• Collected material:
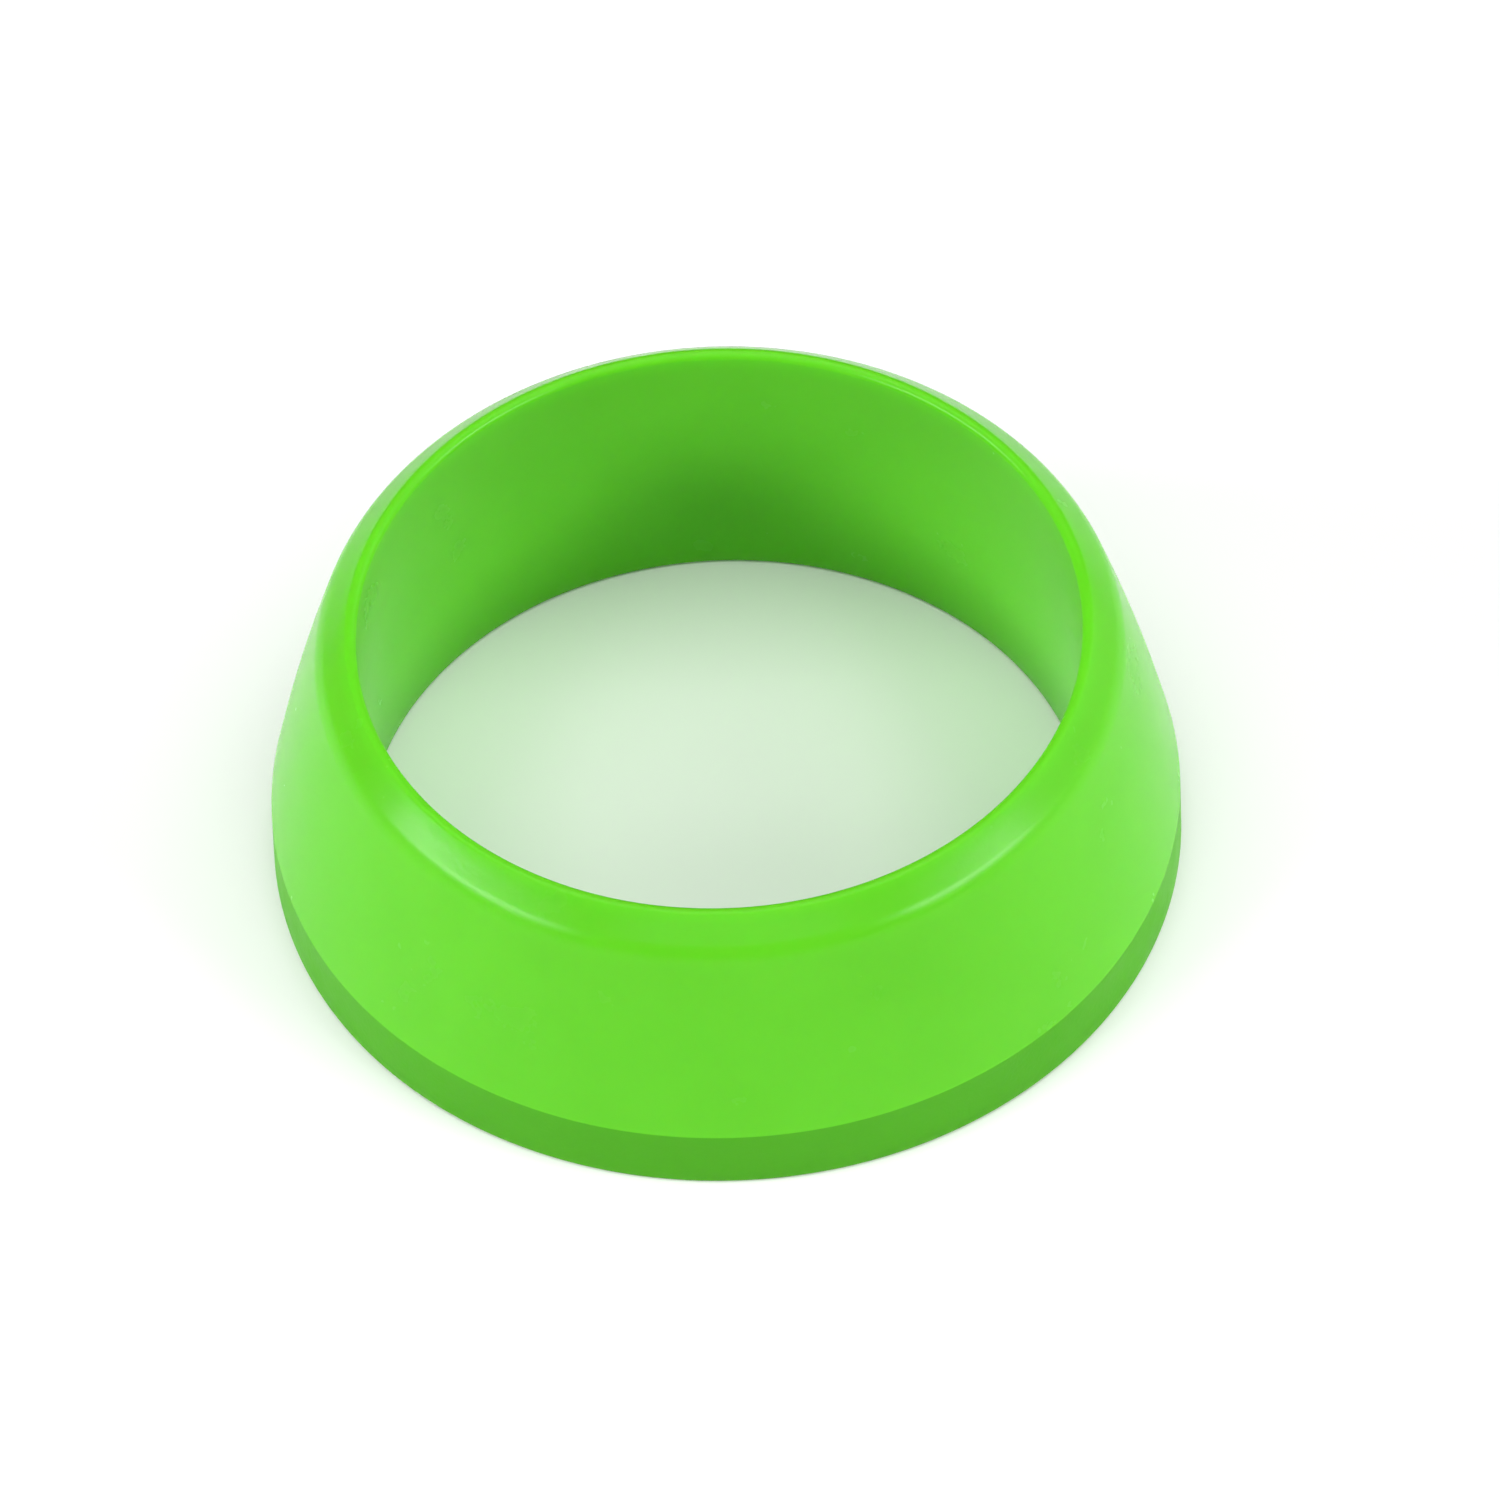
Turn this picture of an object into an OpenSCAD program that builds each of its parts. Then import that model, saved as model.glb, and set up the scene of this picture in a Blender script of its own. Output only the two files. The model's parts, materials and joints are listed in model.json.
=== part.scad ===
// Vibration dampener: one closed ring moulded in soft silicone rubber.
// The foot stands on Z = 0 and the bore runs along Z, with its axis through the origin.
// All lengths are in millimetres and all angles in degrees.

/* [Bore] */
// Diameter of the bore, a straight wall that grips the handle
bore_d = 25.4; // [22:0.2:32]
// Height of the whole ring, from the foot to the top of the lip
height = 11.1; // [10:0.1:14]

/* [Foot] */
// Wall thickness at the foot
foot_wall = 3.3; // [2.8:0.1:4]
// Height of the upright band round the foot
band_h = 2.45; // [1.5:0.05:3.5]
// Rounding of the shoulder where the band meets the cone
shoulder_r = 0.9; // [0.3:0.1:2]
// Rounding of the two edges of the foot
foot_edge_r = 0.2; // [0.1:0.05:0.4]

/* [Cone] */
// How far the middle of the cone bellies out past a straight side
belly = 0.15; // [0.05:0.05:0.25]

/* [Rim] */
// Wall thickness at the rim, measured to its unrounded corner
rim_wall = 1.42; // [1.3:0.01:1.8]
// Drop from the top of the lip to the rim's unrounded corner
rim_drop = 1.05; // [0.9:0.05:1.4]
// Rounding of the rim
rim_r = 1.6; // [0.8:0.1:1.8]
// Rounding of the lip at the mouth of the bore
lip_r = 0.25; // [0.15:0.05:0.3]

/* [Hidden] */
silicone_green = "#6FD93F";
$fn = 180;
// Flat steps in each rounded corner of the section
corner_steps = 8;
// Share of the cone's side that its belly curve takes up
belly_share = 0.7;

bore_r = bore_d / 2;
foot_r = bore_r + foot_wall;
shoulder_corner = [foot_r, band_h];
rim_corner = [bore_r + rim_wall, height - rim_drop];

// The middle of the cone is pushed out square to the line between its two ends.
cone_side = rim_corner - shoulder_corner;
cone_middle = (shoulder_corner + rim_corner) / 2;
belly_corner = cone_middle + belly * [cone_side.y, -cone_side.x] / norm(cone_side);
belly_r = belly_share * pow(norm(cone_side) / 2, 2) / belly;

// The top face runs straight from the rim's corner and just touches the lip's rounding.
lip_run = rim_wall - lip_r;
lip_rise = rim_drop - lip_r;
top_slope = atan2(lip_rise, lip_run) + asin(lip_r / norm([lip_run, lip_rise]));
lip_corner = [bore_r, rim_corner.y + rim_wall * tan(top_slope)];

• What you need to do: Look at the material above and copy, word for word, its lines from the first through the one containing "belly = 0.15; // [0.05:0.05:0.25]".

• Answer to the exercise:
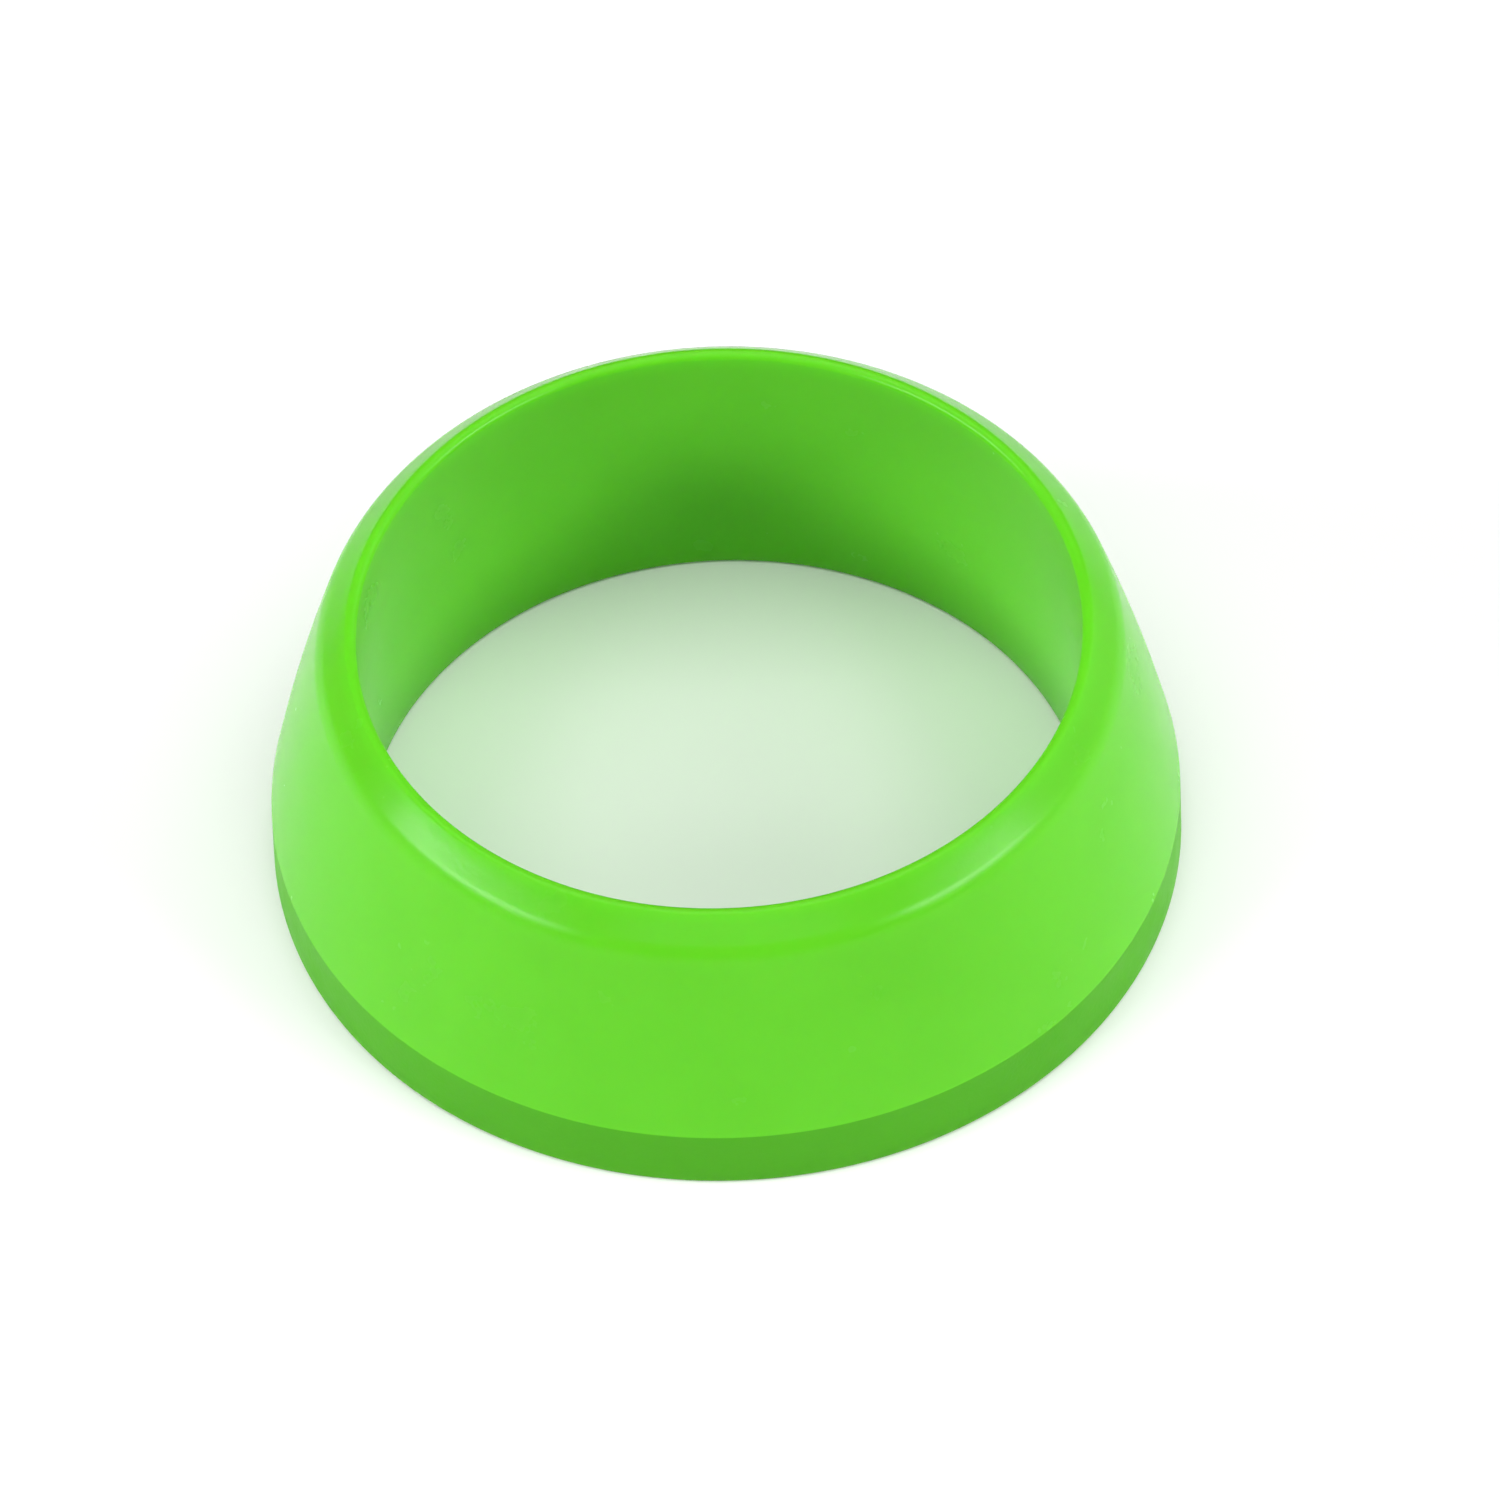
Turn this picture of an object into an OpenSCAD program that builds each of its parts. Then import that model, saved as model.glb, and set up the scene of this picture in a Blender script of its own. Output only the two files. The model's parts, materials and joints are listed in model.json.
=== part.scad ===
// Vibration dampener: one closed ring moulded in soft silicone rubber.
// The foot stands on Z = 0 and the bore runs along Z, with its axis through the origin.
// All lengths are in millimetres and all angles in degrees.

/* [Bore] */
// Diameter of the bore, a straight wall that grips the handle
bore_d = 25.4; // [22:0.2:32]
// Height of the whole ring, from the foot to the top of the lip
height = 11.1; // [10:0.1:14]

/* [Foot] */
// Wall thickness at the foot
foot_wall = 3.3; // [2.8:0.1:4]
// Height of the upright band round the foot
band_h = 2.45; // [1.5:0.05:3.5]
// Rounding of the shoulder where the band meets the cone
shoulder_r = 0.9; // [0.3:0.1:2]
// Rounding of the two edges of the foot
foot_edge_r = 0.2; // [0.1:0.05:0.4]

/* [Cone] */
// How far the middle of the cone bellies out past a straight side
belly = 0.15; // [0.05:0.05:0.25]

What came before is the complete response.